§ EXERCISE
Show every line in the entries below where the word "before" appears.

BEGIN SUPPLIED MATERIAL

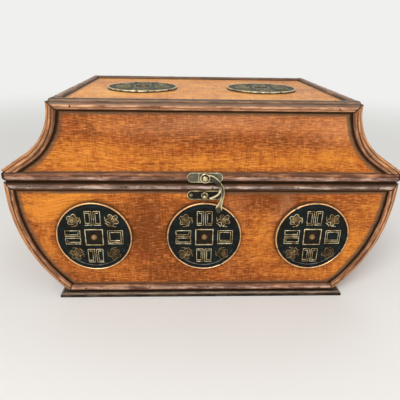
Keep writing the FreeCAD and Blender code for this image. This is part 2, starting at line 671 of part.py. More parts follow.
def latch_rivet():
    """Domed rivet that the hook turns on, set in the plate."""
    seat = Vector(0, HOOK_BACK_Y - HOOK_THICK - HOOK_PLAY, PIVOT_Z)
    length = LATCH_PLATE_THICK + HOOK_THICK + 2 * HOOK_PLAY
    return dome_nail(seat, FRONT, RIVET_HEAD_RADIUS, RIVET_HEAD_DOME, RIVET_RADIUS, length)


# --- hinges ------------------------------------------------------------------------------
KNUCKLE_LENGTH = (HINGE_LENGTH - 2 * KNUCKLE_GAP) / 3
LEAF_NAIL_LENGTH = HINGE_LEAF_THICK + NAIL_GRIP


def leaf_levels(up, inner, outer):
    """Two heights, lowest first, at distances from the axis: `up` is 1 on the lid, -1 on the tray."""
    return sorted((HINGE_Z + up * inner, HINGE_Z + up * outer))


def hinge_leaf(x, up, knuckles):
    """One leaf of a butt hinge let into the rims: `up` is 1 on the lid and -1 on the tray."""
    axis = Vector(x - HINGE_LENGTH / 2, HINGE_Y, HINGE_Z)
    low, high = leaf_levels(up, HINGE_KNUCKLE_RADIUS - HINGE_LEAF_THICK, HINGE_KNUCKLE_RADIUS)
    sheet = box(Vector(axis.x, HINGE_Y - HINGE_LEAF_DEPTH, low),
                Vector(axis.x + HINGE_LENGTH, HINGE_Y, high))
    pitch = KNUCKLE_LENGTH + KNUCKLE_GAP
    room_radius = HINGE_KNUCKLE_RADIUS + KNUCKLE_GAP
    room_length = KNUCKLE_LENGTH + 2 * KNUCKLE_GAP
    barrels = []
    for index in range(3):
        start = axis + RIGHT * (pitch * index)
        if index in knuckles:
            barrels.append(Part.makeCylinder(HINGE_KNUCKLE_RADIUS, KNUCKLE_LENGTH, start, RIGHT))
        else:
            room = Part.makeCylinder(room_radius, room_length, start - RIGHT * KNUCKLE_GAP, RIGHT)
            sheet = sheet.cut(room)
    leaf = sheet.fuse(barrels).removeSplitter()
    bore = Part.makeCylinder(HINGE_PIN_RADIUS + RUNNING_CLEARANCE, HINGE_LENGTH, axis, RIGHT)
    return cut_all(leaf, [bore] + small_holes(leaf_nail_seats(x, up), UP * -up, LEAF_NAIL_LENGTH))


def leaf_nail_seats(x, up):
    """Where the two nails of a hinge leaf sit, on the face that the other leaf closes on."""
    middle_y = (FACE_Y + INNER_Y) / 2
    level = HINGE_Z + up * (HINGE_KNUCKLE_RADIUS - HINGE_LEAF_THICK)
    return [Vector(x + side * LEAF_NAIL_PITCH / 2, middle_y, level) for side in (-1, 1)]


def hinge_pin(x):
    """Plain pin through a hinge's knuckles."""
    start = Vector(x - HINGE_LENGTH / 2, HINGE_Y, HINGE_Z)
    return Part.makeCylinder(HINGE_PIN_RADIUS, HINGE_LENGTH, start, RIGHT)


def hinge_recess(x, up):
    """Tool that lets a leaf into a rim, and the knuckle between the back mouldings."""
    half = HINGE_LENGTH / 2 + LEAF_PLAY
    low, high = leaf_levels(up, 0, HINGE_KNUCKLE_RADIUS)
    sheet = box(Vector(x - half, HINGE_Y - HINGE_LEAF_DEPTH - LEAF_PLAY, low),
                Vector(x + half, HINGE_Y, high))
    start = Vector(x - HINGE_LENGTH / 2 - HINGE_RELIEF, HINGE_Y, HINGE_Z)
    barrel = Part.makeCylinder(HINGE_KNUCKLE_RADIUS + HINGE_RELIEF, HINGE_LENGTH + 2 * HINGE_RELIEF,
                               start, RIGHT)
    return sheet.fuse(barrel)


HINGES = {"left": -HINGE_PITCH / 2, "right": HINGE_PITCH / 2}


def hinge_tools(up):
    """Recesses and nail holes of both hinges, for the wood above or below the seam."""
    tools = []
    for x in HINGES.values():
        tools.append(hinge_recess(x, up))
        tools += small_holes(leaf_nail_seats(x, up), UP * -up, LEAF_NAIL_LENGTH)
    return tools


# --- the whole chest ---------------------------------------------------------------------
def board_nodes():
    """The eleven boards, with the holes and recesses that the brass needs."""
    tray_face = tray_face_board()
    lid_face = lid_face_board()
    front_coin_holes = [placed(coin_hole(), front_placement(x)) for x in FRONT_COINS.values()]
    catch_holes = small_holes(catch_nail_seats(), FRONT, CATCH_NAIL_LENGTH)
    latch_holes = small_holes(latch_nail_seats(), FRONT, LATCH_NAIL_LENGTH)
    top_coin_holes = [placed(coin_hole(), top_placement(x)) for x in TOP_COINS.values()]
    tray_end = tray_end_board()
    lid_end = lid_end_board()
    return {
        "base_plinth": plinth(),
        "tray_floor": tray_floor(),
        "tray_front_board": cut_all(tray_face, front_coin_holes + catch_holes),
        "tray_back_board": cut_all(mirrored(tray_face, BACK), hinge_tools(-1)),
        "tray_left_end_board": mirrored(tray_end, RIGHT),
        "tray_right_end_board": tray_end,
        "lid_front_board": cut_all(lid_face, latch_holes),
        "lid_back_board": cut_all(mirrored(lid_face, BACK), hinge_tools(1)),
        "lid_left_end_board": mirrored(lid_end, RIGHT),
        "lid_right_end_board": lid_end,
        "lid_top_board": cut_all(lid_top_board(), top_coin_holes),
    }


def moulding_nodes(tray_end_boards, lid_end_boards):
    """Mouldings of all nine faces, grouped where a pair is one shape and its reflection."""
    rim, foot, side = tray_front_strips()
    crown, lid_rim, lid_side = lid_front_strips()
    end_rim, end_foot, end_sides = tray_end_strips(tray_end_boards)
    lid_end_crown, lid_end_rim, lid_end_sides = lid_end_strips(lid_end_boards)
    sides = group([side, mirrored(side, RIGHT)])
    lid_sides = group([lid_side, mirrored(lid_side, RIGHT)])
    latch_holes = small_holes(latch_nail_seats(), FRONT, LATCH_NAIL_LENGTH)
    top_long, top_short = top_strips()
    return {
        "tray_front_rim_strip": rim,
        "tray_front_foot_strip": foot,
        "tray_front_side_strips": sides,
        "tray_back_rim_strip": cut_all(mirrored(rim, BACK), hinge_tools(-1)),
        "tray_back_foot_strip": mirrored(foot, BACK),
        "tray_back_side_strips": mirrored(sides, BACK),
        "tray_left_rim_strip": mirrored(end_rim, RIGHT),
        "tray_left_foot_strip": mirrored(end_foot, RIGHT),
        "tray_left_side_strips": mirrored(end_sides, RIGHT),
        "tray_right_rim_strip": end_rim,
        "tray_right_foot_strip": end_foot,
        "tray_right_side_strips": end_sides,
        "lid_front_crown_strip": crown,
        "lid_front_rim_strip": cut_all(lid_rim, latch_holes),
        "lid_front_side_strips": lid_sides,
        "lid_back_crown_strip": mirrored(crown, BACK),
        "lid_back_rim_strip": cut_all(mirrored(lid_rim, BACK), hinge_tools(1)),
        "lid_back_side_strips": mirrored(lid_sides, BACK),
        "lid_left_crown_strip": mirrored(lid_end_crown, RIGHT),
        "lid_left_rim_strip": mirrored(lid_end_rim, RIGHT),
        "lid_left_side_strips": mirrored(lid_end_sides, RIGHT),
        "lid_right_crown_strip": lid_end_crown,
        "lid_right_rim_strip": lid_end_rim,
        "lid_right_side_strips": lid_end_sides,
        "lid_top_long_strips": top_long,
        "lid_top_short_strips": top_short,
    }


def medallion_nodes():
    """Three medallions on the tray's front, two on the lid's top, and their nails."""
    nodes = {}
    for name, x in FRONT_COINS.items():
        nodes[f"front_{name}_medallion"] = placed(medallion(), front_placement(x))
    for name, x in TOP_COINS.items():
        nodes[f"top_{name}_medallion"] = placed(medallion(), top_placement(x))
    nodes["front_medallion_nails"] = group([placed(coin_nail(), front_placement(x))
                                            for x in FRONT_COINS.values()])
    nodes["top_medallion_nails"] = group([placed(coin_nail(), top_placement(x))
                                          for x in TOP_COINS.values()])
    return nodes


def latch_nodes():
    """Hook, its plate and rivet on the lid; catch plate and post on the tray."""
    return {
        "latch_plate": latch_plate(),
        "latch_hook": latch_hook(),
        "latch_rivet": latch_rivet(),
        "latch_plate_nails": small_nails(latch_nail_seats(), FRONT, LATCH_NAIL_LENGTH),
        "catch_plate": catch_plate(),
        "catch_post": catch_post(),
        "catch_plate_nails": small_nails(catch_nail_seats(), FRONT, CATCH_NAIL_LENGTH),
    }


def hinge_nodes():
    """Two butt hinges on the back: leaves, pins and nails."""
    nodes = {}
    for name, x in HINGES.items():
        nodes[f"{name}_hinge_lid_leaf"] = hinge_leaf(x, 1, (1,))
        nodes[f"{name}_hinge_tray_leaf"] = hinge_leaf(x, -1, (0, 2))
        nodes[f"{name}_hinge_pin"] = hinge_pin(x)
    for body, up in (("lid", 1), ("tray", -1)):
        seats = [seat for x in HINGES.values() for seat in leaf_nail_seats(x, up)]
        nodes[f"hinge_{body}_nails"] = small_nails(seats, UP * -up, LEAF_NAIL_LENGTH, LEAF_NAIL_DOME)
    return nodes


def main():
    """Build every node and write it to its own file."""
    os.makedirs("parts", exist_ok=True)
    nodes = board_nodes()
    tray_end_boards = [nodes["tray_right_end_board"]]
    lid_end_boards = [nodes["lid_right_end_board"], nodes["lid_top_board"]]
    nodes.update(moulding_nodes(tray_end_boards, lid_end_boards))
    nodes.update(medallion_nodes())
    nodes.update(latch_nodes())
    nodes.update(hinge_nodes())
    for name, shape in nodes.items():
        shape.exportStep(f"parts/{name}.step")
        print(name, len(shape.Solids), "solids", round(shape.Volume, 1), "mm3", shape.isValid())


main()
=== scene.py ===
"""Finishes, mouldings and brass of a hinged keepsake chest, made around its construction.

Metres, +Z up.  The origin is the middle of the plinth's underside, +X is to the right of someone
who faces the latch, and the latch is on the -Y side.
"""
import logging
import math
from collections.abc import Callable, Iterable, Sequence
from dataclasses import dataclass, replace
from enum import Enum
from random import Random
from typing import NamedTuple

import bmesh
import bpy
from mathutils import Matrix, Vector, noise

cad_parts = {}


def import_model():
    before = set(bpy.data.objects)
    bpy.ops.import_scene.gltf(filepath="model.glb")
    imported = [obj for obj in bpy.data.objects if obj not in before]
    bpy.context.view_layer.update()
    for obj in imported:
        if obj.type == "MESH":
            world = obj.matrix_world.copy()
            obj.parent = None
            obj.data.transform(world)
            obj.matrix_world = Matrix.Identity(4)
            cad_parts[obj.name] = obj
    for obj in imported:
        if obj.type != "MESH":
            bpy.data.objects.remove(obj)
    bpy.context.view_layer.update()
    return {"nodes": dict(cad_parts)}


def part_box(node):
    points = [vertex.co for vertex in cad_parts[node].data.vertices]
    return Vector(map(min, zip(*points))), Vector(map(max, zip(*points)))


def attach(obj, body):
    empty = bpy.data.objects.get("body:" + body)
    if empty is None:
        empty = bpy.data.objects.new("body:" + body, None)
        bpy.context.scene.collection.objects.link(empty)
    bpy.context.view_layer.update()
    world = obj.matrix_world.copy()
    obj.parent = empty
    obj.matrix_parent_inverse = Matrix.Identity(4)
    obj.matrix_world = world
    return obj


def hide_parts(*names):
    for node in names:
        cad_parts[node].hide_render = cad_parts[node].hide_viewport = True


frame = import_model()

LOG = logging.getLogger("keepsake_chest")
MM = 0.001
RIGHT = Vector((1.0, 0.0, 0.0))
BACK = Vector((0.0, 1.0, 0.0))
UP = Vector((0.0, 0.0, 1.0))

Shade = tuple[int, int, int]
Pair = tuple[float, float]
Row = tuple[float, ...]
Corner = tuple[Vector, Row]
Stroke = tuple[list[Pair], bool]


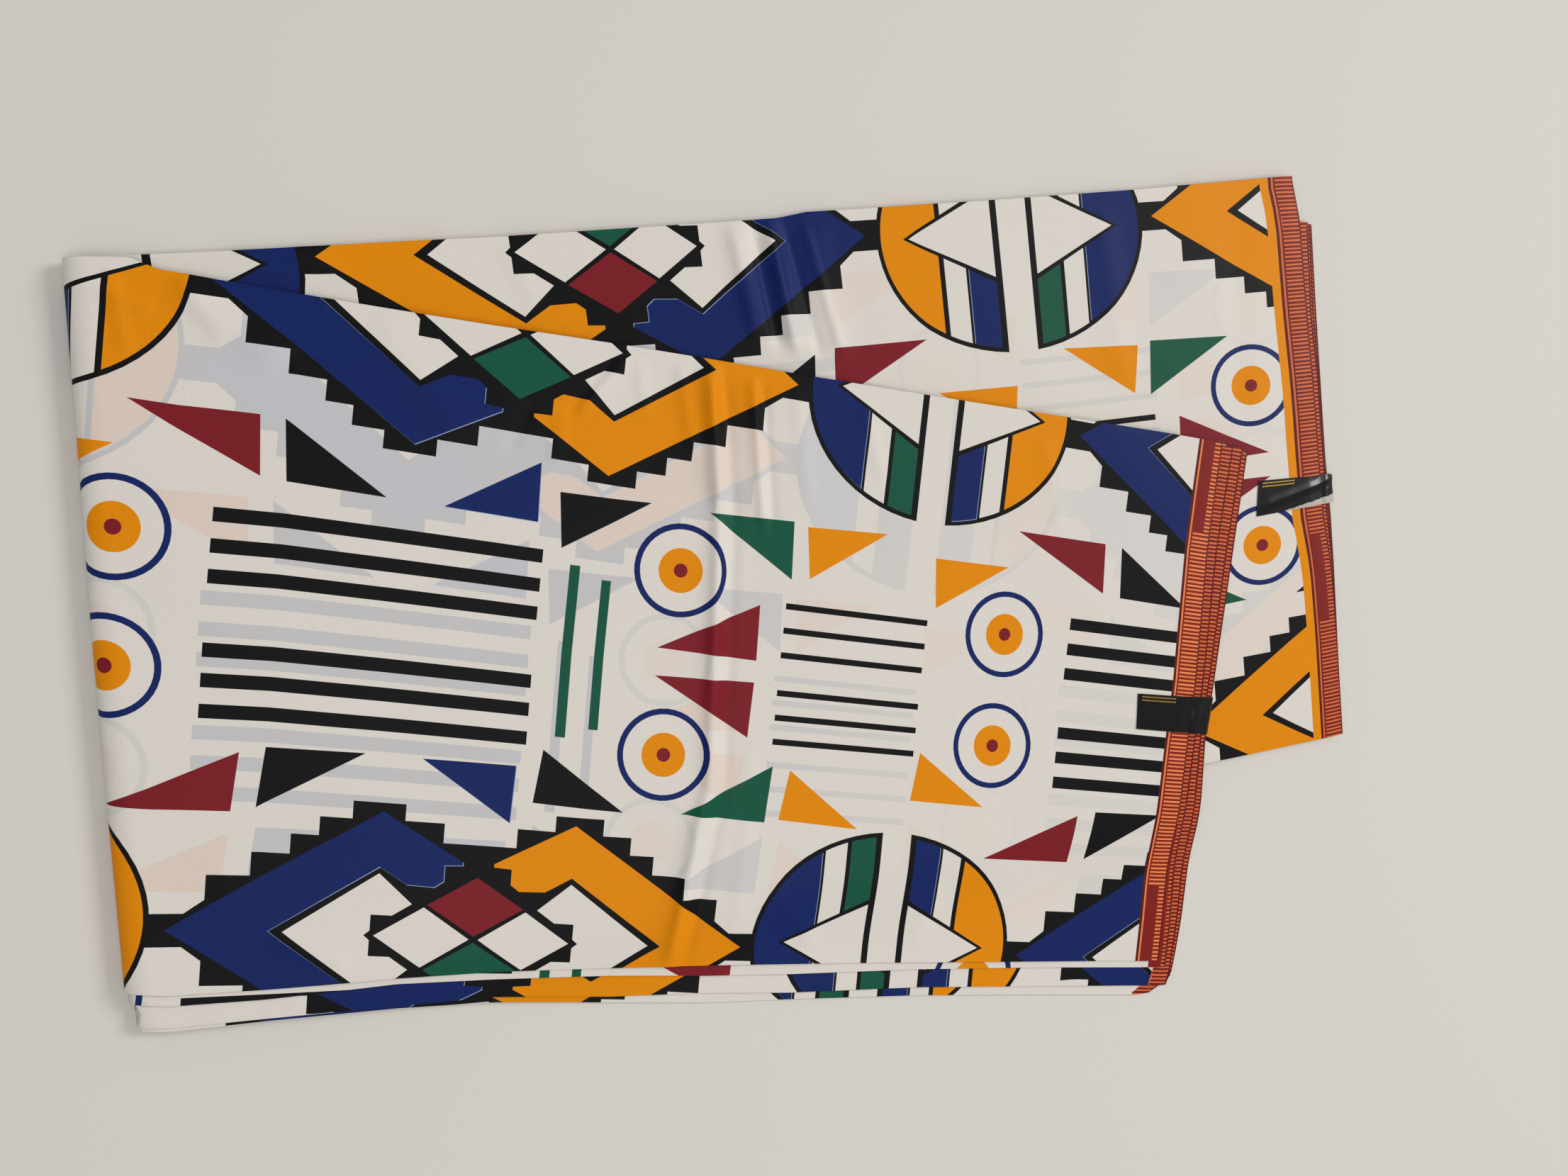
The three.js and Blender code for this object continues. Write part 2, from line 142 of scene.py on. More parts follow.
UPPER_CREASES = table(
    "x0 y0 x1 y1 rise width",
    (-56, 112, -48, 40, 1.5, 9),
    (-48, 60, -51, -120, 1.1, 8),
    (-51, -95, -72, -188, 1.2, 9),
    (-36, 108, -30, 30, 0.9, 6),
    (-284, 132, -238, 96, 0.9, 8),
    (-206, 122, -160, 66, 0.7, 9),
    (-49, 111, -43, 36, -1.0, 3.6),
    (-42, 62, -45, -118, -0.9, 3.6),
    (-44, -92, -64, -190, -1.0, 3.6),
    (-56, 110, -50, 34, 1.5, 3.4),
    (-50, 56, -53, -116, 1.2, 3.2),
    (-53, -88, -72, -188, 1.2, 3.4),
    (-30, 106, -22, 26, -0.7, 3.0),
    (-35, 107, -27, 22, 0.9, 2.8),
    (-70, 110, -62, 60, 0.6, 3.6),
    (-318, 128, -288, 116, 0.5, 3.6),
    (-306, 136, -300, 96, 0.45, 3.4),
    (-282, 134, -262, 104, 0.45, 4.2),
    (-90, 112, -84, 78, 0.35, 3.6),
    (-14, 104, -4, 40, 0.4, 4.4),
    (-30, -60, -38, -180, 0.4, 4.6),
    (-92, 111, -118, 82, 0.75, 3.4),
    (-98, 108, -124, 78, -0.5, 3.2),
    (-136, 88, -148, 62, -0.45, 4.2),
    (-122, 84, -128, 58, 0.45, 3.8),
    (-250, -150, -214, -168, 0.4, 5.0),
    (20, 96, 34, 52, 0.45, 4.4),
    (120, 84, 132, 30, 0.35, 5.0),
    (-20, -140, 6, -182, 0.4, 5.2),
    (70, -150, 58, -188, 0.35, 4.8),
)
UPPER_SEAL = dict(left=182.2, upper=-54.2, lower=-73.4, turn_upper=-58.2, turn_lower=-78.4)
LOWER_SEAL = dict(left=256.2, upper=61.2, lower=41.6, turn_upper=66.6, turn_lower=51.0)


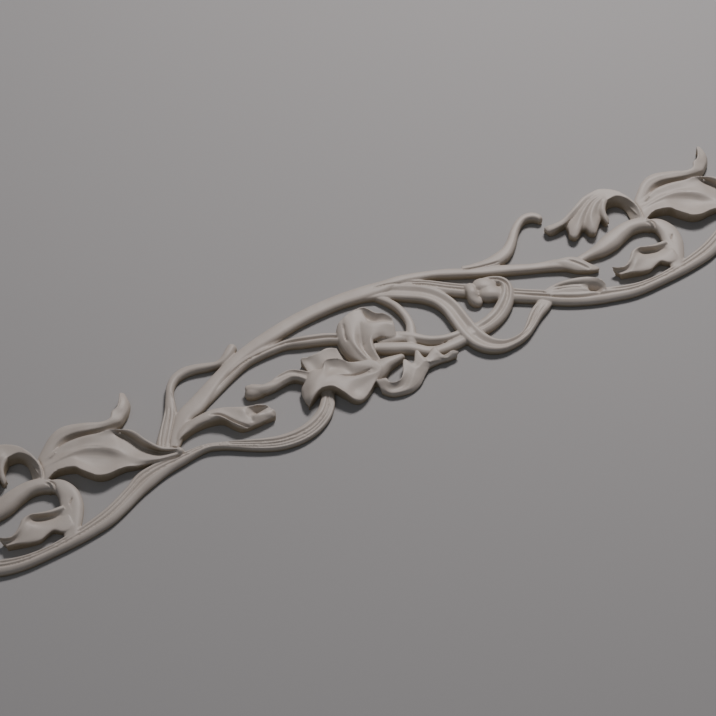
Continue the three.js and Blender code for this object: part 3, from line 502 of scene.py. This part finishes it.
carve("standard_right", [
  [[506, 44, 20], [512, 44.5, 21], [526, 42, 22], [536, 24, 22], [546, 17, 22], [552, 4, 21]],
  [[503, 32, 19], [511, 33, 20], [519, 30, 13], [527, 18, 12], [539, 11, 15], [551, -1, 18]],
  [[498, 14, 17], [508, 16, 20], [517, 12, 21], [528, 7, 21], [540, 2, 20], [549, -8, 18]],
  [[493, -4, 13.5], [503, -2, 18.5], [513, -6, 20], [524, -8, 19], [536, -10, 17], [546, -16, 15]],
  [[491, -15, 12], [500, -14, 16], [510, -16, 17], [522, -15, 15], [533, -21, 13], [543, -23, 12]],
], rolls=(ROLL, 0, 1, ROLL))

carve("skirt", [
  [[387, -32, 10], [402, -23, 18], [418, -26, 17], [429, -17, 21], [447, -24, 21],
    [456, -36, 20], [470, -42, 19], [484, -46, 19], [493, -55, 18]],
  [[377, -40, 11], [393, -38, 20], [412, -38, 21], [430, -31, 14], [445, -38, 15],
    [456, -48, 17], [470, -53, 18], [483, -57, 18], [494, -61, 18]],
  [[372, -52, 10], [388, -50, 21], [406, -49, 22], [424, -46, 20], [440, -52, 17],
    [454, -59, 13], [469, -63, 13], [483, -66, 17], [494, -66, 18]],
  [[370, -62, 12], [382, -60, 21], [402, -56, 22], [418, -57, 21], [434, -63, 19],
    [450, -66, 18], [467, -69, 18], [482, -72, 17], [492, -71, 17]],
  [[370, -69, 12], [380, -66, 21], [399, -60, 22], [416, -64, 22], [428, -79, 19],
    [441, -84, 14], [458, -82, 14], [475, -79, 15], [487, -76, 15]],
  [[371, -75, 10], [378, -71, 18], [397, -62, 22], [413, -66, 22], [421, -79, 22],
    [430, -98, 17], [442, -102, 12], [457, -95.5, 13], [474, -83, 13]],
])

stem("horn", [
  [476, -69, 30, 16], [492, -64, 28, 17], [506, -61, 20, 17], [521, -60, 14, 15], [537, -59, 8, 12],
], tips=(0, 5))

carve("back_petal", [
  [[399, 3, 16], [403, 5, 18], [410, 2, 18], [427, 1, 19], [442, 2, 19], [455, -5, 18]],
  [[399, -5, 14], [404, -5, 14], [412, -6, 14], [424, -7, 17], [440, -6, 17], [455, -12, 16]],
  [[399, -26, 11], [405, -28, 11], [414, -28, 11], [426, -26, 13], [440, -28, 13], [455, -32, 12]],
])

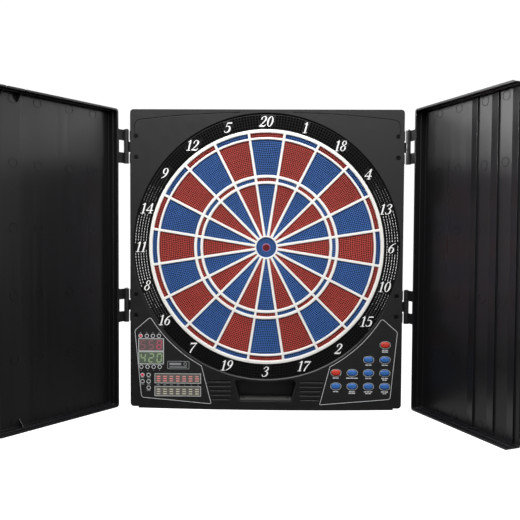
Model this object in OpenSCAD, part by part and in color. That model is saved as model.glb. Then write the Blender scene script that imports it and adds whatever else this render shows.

END SUPPLIED MATERIAL

§ TASK RESULT
    before = set(bpy.data.objects)
    imported = [obj for obj in bpy.data.objects if obj not in before]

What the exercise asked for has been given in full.